On the Creation of Argiculture

blog solarpunk

published 2022-11-13 19:29

updated 2022-11-13 19:58

I often hear the tale of the invention of farming as something like "One day, in ancient civilization, nearly pre-history, someone figured out that the seeds of the fruit they were spitting out, would sprout in the same spot in the rubbish. They figured out if they planted seeds, and cared for them, they could harvest the fruit", or some other nonsense. I think it's much more likely that even pre-homo sapien humans knew that seeds sprout. We've probably been eating sprouts since before history! The difference between agriculture and pre-agriculture civilizations isn't knowledge of seed sprouting, it's access to land with a high availability of fresh water! I wish I had the anthropological knowledge to back up my claims here (since I am completely making this up on the spot), but I would require extraordinary evidence to change my opinion (or y'know a reasoned opinion of any authority on the matter).

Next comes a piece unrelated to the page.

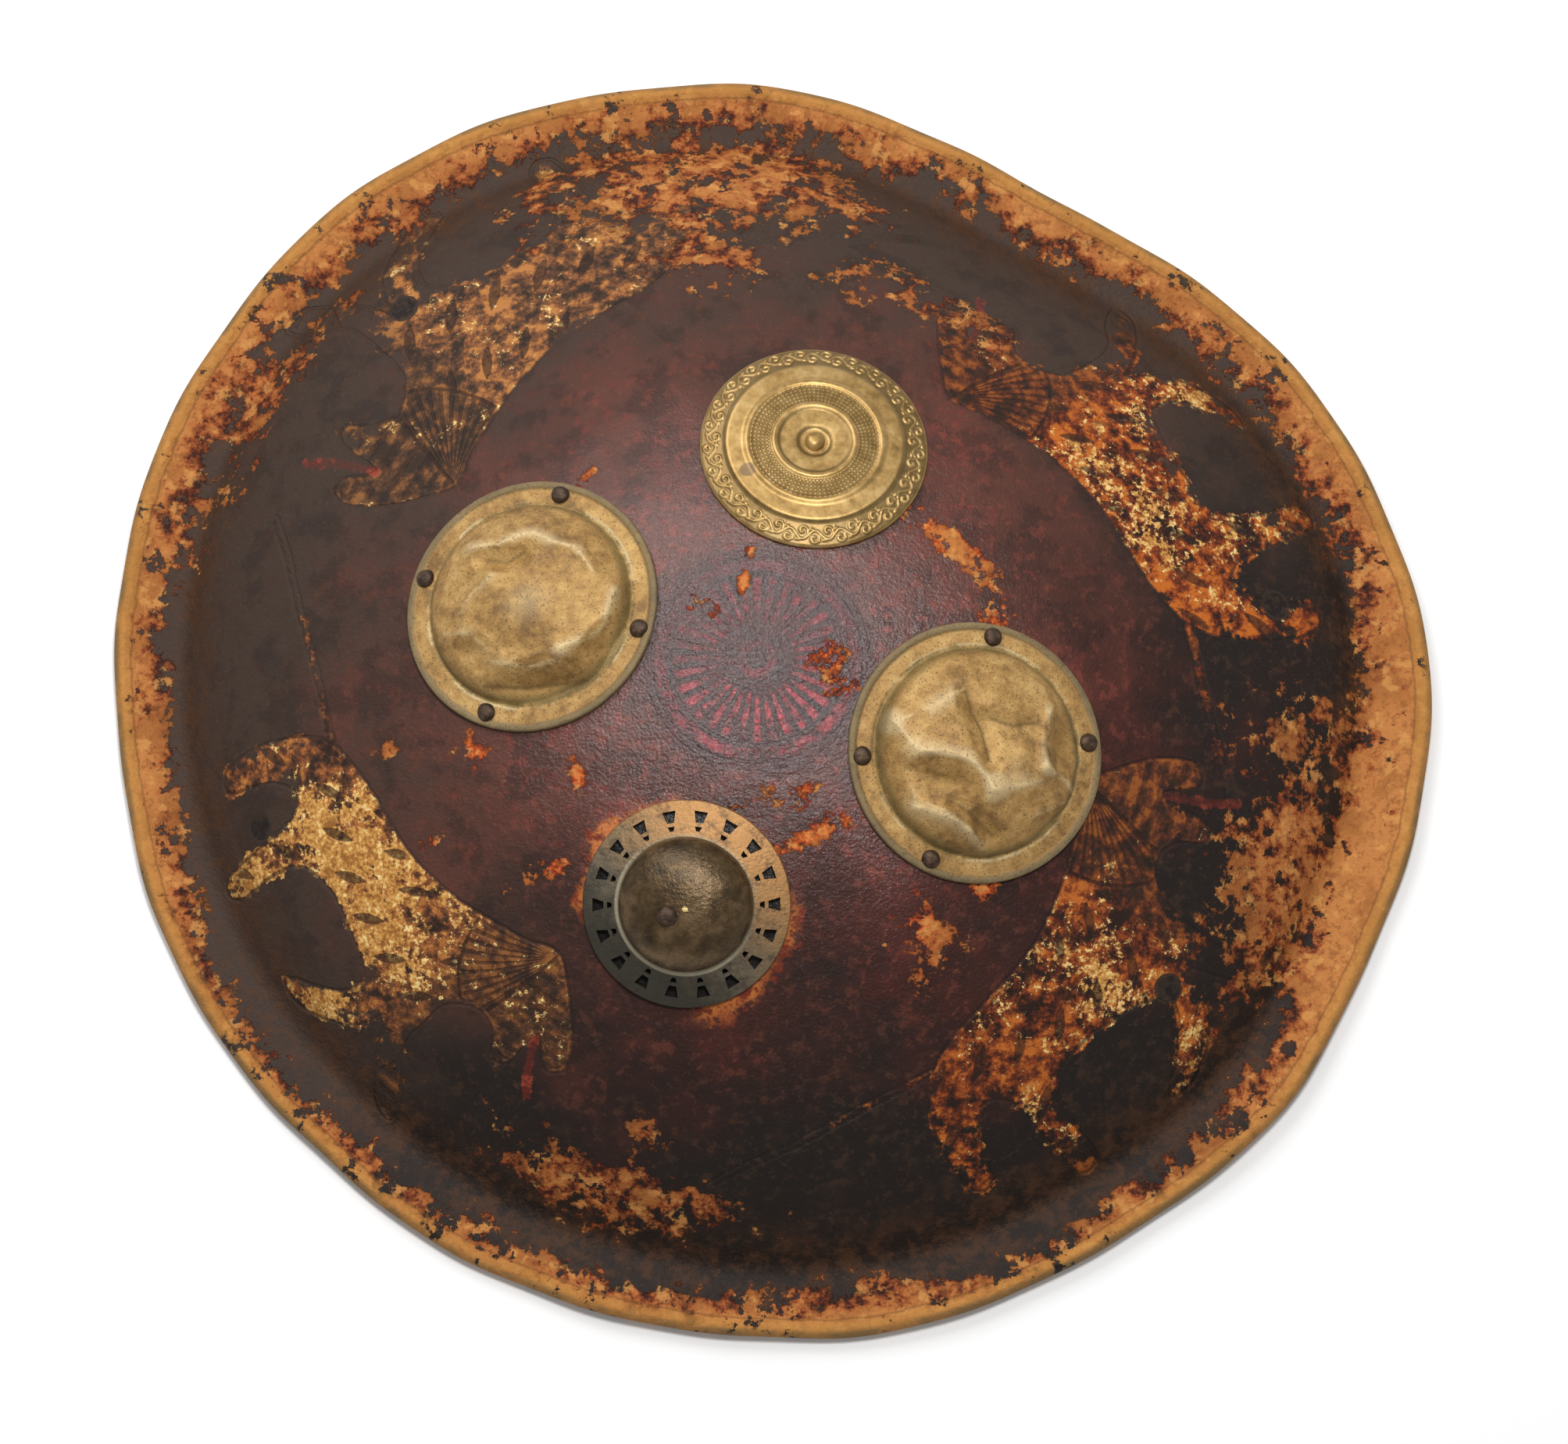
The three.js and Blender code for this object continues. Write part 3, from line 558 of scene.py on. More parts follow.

I think it's part of a larger problem with how pre-agriculture life is presented to people in the present. This assumption that once agriculture was unlocked it was immediately believed to be the correct path, and all humans who were even remotely smart for their time decided agriculture is how to do civilization. It's the right way to exist. Fuck no. "We" probably knew about sprouting seeds and growing plants fairly early on. Just like we understood animal reproduction as well. The problem was we probably couldn't give plants the required attention they need when doing agriculture, since nobody stuck around for the fruit to bloom. It's possible we found spots that were good for specific kinds of plants, and planted them there for later years, letting nature take care of itself.

In fact (as in, I totally made this up), it is only through the invention of civilization (laws about ownership of land, rulers who dictate the laws, and soldiers to protect the land and crops), that agriculture became viable. How else could one justify the comparitivly extreme amount of effort one had to go through in order to produce enough crops to feed the civilization? Agriculture had to have been previously known technology!

Anyways I hope you're convinced by my totally made up argument; early humans already knew about agriculture before any "civilizations" existed. They're so strongly correlated that what we consider civilized is having a culture dependent on agriculture for it's energy needs. This is wrong. Humans must have known about agriculture well before written history begins. Though it is important to remember those people were still Civilized. They cared for their sick, they kept one another safe, they shared food. These are the important aspects of civilization. Not the technology that ultimately is leading to the destruction of the planet.